Temperatures above normal during summer causes some stress in deer. The amount of stress is dependent on the quality of the habitat. For example, deer consume more water than any other mineral (yes, water is a mineral, a naturally occurring substance) and the amount of water deer need increases during periods of above normal temperatures. If water is limited by either quantity or quality, many of a deer’s bodily functions are limited, such as a buck transferring calcium to growing antlers, or a doe producing milk for fawns.
Deer can usually travel to find water. But if they are forced out of their home range to find water, which is rare, it requires huge amounts of energy that can’t be used for other bodily processes such as antler and milk production.
But in the end, unless there is a prolonged drought in your area, summer stress rarely has a lasting impact on deer herds. As the seasons and weather change, deer can usually deal with it just fine.
1) Back around April, as the days got longer and the light increased, new antlers began to grow from buds that formed on pedicels on bucks’ heads. Within a month, main beams and brow tines began to sprout and split off.

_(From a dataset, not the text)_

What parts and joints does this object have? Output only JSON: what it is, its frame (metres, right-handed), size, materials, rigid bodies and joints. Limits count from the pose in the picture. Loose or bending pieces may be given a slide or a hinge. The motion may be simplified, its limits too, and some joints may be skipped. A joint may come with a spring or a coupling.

2) Now, throughout early summer, the fledgling racks grow fast and furious. Antler tissue is the fastest-growing tissue in the animal world. Beams and tines may grow a quarter-inch or more per day, the process driven by a buck’s hormones and the photoperiod of the days.
3) According to biologists, a buck’s rack will show most of its points by mid-June, though tine length is typically less than half developed at this time. Most of the beam length will grow by late June.
4) Those are general rules, but the growth of individual racks can vary. Some bucks will show a lot of antler growth early, while others seem to add a bunch to their rack later in July.
Here are some interesting facts about summer antler growth:
5) Antlers are made of bone, consisting mostly of calcium (22% in fully developed bone), phosphorus (11%), magnesium and other minerals. Although some of the minerals needed for antler growth are taken from food, scientists note that lot of them are sucked from the buck’s skeleton, which may cause him to develop osteoporosis during the summer. Setting mineral licks for the deer may help.
6) Throughout June and July, velvet antlers have a complex system of blood vessels that causes them to be hot to the touch. There is so much blood carrying protein and minerals to a buck’s antlers that even small racks easily detected with thermal imaging devices.
7) Tiny hairs on the velvet stick out and make growing antlers appear thicker than they really are. The hairs act as a radar system so the buck won’t bump into trees, fence posts, etc. and damage his soft antlers.
8) Sebum, a semi-liquid secretion, on the hairs gives the velvet a shiny look. Sebum also acts as an insect repellent to keep biting flies off a buck’s rack and face.
9) In early August antlers begin to morph from soft and pliable to hardened bone. A buck’s antlers will change from looking swollen or bulbous at the tips of the tines to a more normal diameter. Once this change in appearance occurs the buck won’t add much beam or tine growth.
10) By mid-August most of the antler growth for the year is done. Sometime between September 1 and 15 bucks typically shed the velvet. The cue for antler hardening and velvet shedding is the change in photoperiod caused by decreasing daylight and increasing darkness, which results in a significant increase in the bucks’ testosterone.
11) Velvet shedding typically takes only a couple of hours, though it is not uncommon to see a deer walking around for day or two with bloody velvet tatters. One last thing you might not know: Bucks have been known to turn their heads and peel or even eat the dry velvet off their new racks!
After that, the tree rubbing and antler-polishing begin. With their new crowns gleaming, mature bucks are ready and willing to breed the does for the next three months, until their testosterone begins to fade and the fascinating antler cycle begins all over again.